Just now I have my sleeping, snoring pug Sampson next to me on the arm of my chair where he always is when I am sitting here. This over-sized old chair and huge ottoman are not much to look at, but they are home to Sam and I. The other dogs are lying around me sleeping and my rock is lying on my stomach. I pick it up. It is cool to the touch and it's weight is comforting. I have been getting to know my rock.

It looks and feels very smooth, but on closer examination it has a few tiny pock marks, one dark spot, some kind of hard, rough, white crust the size of the tip of my little finger on it, looking very like an amoeba. It fits in my hand perfectly. I hold it against my cheek and it's cool, smooth surface makes my whole body relax. God is in this rock, and I am so grateful that it was right there amongst the tree roots when I needed it. That rock helped me get up off the ground and not feel sorry for myself. I didn't even feel the pain (until later), I simply felt a sense of wonder, and, dripping with water and mud, covered with dirt, I carefully walked over the tree roots and back into the house.

This rock is a powerful teacher, and it's lessons I will not soon forget. My rock is now a focal point in my life, and when I wander off in my mind to places past and future, the rock brings me back.

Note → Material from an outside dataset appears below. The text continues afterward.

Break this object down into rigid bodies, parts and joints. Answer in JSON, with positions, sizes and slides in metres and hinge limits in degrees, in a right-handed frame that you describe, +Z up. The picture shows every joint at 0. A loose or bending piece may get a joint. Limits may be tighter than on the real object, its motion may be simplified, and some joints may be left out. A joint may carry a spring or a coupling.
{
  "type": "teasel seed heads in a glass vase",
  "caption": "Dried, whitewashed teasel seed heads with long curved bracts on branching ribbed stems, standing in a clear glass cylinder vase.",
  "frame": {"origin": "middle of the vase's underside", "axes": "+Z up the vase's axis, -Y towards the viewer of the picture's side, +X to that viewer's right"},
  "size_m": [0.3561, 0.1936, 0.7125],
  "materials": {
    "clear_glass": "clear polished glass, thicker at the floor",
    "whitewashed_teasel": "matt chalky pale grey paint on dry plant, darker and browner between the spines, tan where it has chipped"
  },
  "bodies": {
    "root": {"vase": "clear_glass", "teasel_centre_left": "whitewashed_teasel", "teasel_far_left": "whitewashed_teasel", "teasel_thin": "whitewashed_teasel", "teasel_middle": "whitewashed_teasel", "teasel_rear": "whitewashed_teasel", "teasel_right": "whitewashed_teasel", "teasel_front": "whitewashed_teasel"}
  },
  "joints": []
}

Thich Nhat Hanh wrote a little book called Present Moment, Wonderful Moment. It is small, spare, and very beautiful. I'm going to reread it now, with my rock on my stomach, and even my aching back, shoulder, arm and wrist keep me in the present moment. And there will be no dirt to cover the tree roots and the little valleys in the ground. Without them I would go ambling about in the yard drifting away missing such wonders as a lady bug on a leaf, a wee little pug snuffling in the dead leaves on the ground, a squirrel scurrying away from a feeder as a tufted titmouse lands on another feeder across the way. What a gift that fall turned out to be, and the Universe provided me with a rock to help me live as I should, mindfully, and realizing that God is everywhere, in a tree root, a rock, and the air that I breathe. It is all sacred. All a mystery. All beautiful and magnificent.

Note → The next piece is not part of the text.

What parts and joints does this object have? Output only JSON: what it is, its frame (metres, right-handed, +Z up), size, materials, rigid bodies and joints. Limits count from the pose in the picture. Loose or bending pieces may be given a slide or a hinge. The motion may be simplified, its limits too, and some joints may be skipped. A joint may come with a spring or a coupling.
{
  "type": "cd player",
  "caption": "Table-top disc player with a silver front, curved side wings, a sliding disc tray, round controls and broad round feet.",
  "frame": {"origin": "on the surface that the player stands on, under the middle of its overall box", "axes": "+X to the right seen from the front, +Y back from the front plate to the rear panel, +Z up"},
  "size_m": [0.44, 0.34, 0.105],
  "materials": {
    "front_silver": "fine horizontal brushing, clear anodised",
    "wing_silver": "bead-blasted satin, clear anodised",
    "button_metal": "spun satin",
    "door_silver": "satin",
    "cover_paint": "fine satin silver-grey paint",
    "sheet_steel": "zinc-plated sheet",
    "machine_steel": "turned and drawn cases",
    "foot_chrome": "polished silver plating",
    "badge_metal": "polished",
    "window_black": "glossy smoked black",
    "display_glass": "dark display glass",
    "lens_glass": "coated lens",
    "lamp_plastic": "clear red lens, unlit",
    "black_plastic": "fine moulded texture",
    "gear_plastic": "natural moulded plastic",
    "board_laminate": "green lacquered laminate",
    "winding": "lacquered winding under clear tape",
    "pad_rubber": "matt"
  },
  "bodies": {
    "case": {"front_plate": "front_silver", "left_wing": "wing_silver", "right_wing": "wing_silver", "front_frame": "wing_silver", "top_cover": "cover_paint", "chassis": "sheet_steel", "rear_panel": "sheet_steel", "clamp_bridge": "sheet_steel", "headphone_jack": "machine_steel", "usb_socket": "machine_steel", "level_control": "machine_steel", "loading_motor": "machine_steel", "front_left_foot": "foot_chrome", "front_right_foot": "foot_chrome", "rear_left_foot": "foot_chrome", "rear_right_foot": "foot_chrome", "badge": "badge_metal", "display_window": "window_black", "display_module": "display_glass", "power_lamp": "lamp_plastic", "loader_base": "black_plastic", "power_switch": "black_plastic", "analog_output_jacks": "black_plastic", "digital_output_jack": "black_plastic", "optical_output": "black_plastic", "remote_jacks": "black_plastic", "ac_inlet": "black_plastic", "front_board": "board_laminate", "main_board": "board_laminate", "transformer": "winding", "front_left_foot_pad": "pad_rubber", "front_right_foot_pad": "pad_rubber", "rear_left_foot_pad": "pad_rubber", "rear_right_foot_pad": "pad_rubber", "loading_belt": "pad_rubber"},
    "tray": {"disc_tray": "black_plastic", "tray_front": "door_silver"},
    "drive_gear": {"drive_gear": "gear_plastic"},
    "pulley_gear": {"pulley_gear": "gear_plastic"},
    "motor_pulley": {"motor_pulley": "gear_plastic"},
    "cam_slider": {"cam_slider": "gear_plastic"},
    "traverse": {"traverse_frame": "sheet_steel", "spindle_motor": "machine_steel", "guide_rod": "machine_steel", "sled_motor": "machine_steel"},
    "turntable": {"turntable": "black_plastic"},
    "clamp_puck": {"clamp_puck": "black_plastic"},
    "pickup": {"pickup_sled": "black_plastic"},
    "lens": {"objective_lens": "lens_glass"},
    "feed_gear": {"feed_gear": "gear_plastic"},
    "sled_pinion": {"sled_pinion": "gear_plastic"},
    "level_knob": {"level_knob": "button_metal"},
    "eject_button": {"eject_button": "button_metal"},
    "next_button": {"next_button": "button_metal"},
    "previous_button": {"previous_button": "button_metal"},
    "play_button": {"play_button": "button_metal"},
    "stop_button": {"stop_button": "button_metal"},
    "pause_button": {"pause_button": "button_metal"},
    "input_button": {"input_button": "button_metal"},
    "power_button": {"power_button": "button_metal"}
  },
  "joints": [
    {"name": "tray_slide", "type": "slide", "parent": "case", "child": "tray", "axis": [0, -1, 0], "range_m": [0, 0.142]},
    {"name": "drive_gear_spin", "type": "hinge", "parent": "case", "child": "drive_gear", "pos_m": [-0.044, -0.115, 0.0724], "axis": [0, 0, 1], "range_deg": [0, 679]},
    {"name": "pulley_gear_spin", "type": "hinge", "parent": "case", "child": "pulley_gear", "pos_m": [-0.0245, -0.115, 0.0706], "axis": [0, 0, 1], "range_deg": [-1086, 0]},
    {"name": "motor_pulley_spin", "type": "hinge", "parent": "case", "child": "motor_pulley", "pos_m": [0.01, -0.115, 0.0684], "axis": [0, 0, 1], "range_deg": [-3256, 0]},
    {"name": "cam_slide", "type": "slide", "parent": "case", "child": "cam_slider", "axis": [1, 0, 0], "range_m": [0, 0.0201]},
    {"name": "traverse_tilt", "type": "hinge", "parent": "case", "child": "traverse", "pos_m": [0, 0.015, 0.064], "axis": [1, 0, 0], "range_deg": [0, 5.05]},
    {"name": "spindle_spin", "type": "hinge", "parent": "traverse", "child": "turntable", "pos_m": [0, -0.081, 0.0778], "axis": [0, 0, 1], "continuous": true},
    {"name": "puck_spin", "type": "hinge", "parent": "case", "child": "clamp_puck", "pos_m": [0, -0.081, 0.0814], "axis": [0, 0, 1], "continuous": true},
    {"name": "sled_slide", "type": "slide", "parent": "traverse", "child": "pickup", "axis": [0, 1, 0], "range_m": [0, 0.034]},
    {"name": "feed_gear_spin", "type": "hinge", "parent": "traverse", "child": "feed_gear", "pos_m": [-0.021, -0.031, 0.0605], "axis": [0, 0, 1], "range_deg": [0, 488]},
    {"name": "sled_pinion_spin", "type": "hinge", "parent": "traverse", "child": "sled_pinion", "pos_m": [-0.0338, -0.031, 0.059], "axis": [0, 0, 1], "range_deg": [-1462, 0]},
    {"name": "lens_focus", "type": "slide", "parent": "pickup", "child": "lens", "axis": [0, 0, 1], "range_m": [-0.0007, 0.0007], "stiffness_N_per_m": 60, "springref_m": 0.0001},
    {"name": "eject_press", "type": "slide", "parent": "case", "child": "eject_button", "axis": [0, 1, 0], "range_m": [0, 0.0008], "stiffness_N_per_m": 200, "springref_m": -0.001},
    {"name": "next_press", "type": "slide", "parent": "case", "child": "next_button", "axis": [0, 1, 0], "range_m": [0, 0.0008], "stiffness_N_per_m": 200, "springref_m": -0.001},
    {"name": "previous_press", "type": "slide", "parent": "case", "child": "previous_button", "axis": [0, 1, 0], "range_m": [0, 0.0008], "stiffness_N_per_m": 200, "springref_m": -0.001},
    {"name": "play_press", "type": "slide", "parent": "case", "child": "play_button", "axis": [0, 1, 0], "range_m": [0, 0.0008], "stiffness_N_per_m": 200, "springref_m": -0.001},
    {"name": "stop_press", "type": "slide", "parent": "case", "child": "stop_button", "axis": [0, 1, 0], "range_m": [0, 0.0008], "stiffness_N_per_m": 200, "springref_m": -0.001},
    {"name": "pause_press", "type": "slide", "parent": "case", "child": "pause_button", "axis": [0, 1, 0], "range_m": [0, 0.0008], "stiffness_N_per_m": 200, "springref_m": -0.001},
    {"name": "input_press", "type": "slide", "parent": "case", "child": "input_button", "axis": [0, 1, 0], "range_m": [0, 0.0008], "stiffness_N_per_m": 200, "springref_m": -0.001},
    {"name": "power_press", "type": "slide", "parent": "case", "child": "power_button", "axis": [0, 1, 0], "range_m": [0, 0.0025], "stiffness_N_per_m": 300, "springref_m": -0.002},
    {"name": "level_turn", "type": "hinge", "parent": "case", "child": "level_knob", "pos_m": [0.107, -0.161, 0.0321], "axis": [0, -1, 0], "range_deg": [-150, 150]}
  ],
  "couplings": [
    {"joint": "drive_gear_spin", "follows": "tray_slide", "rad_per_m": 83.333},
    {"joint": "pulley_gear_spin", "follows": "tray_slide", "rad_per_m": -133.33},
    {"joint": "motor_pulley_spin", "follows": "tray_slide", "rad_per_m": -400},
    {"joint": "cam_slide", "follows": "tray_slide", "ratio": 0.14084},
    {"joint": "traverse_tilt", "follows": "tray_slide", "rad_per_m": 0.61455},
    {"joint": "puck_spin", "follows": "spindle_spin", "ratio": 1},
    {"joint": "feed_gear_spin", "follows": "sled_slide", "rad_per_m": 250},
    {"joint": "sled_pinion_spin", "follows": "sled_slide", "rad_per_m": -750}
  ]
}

I bow once again in gassho, the Buddhist posture one makes to another in greeting, bending over with the palms of the hands pressed together, saying a single word, Namaste. With the word and the gesture you acknowledge the Divine in the person opposite you, and they, in bowing back, acknowledge the same. I bow to the tree roots, to the sky, to the moon, the stars, and to my rock. In the present moment each and every thing around me brings me back to myself, and even the little round bottom and tail of the little pug leaning against me make me realize that I am here, I am alive, I am breathing in and breathing out with a rock on my stomach, and I feel blessed. I will now send this entry off into cyberspace, and I will have a time of meditation and prayer. How full of grace is each moment, if only we have eyes to see.

My rock, my pug, the whirring sound of the fan overhead, as well as the breeze coming in the windows are all part of my present moment. I take a few seconds before I sign off and leave you to bow to you in gassho. Take a deep breath and feel it inside of you. I see the divine in you. As you breathe, slowly, in and out, find your center and feel the divine inside of you. It is always there. Never forget that.

Namaste, dear friends. I thank you for sharing this space with me.